Der vom Bundesverfassungsgericht eingeräumte Entscheidungsspielraum bleibt ungenutzt
Dr. Stefan Keppeler bemängelt, dass Infektionsschutz für Kinder offensichtlich eine zu geringe Rolle spielt: „Sowohl mit den bisher gültigen Regeln als auch mit den neuen MPK-Beschlüssen kann keine Landesregierung flächendeckend Distanzunterricht anordnen, egal bei welcher Inzidenz - nicht mal für die Woche vor Weihnachten“.

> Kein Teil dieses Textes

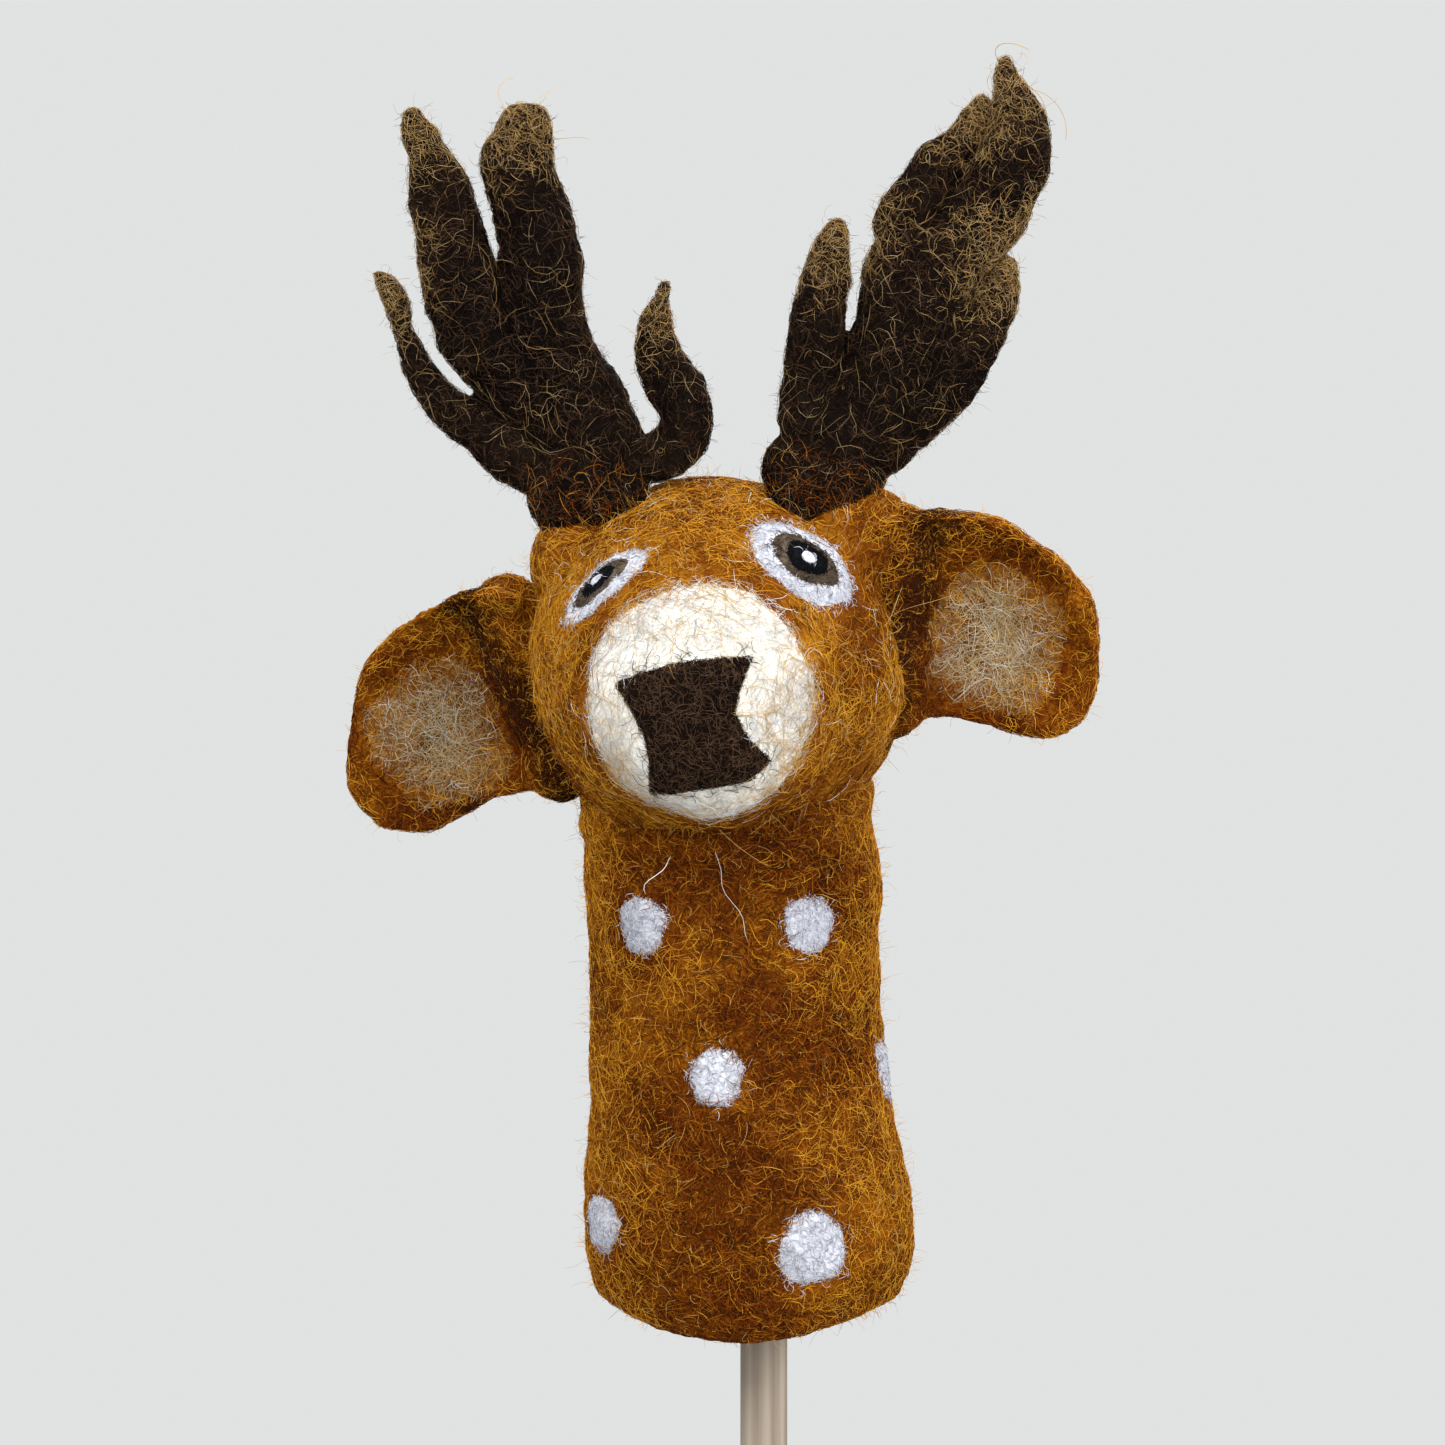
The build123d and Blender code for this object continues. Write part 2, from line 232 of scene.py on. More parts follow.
def ring(place, half_width, half_depth, thick, rise, around=72, sides=16):
    """A felt collar: a closed tube round an ellipse whose height changes by rise per unit of Y."""
    points, faces = [], []
    for i in range(around):
        turn = 2 * pi * i / around
        outward = Vector((cos(turn), sin(turn), 0))
        centre = place + Vector((half_width * cos(turn), half_depth * sin(turn),
                                 rise * half_depth * sin(turn)))
        for k in range(sides):
            roll = 2 * pi * k / sides
            points.append(centre + outward * (thick * cos(roll)) + Vector((0, 0, thick * sin(roll))))
            after, beside = (i + 1) % around, (k + 1) % sides
            faces.append((i * sides + k, after * sides + k, after * sides + beside, i * sides + beside))
    mesh = bpy.data.meshes.new("ring")
    mesh.from_pydata(points, [], faces)
    return mesh


def joined(name, meshes):
    """One mesh that holds several."""
    points, faces, count = [], [], 0
    for mesh in meshes:
        co, _, triangles = arrays(mesh)
        points.append(co)
        faces.append(triangles + count)
        count += len(co)
    mesh = bpy.data.meshes.new(name)
    mesh.from_pydata(np.concatenate(points).tolist(), [], np.concatenate(faces).tolist())
    return mesh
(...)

Thorsten Frühmark merkt dazu an: „Die Politik hat nach dem neuesten Urteil des Bundesverfassungsgerichts einen großen Entscheidungs¬spielraum zwischen Gesundheit und Bildung. Deutschland hat sich für die Wirtschaft entschieden. Es gibt keinen eigentlich jetzt in vielen Regionen notwendigen Wechselunterricht, nur damit Eltern arbeiten können.“
Stefan Hemler begrüßt die Absichtserklärungen zur Einrichtung eines Krisenstabs, kritisiert aber, dass sich die Bund-Länder-Strategie offenbar allein auf den Erfolg des Impfens verlasse. „Das ist angesichts von Omikron eine riskante Strategie. Wir brauchen im Anschluss an rasch wirksame Sofortmaßnahmen den Fokus auf eine dauerhafte Eindämmung der Pandemie. Hier vermisse ich – gerade mit Blick auf mögliche neue Herausforderungen mit Virusmutationen – die klare Ansage eines nachhaltigen Strategiewechsels“.
Kritik an SPD-Vorsitzender Saskia Esken wegen Terminabsage
Kritisiert wurde von den Initiator:innen des Offenen Briefs auch, dass weder Olaf Scholz noch die SPD-Vorsitzende Saskia Esken sich bisher zu einem Gespräch über den von mehr als 70.000 Menschen unterzeichneten Aufruf bereit gefunden haben, obgleich dies von Esken bereits zugesagt worden war.
Vor acht Tagen hatten die Initiator:innen ihren Offenen Brief der SPD-Vorsitzenden im Willy-Brandt-Haus übergeben (Infos zu der Aktion in Berlin: https://luftfilterjetzt.de/presse/2021/11/30-action.html). Als Ergänzung zu dem kurzen Übergabetermin am 25.11. hatte Esken einen baldiges Online-Gespräch mit der Gruppe vorgeschlagen, gestern aber ihre Zusage überraschend wieder zurückgezogen.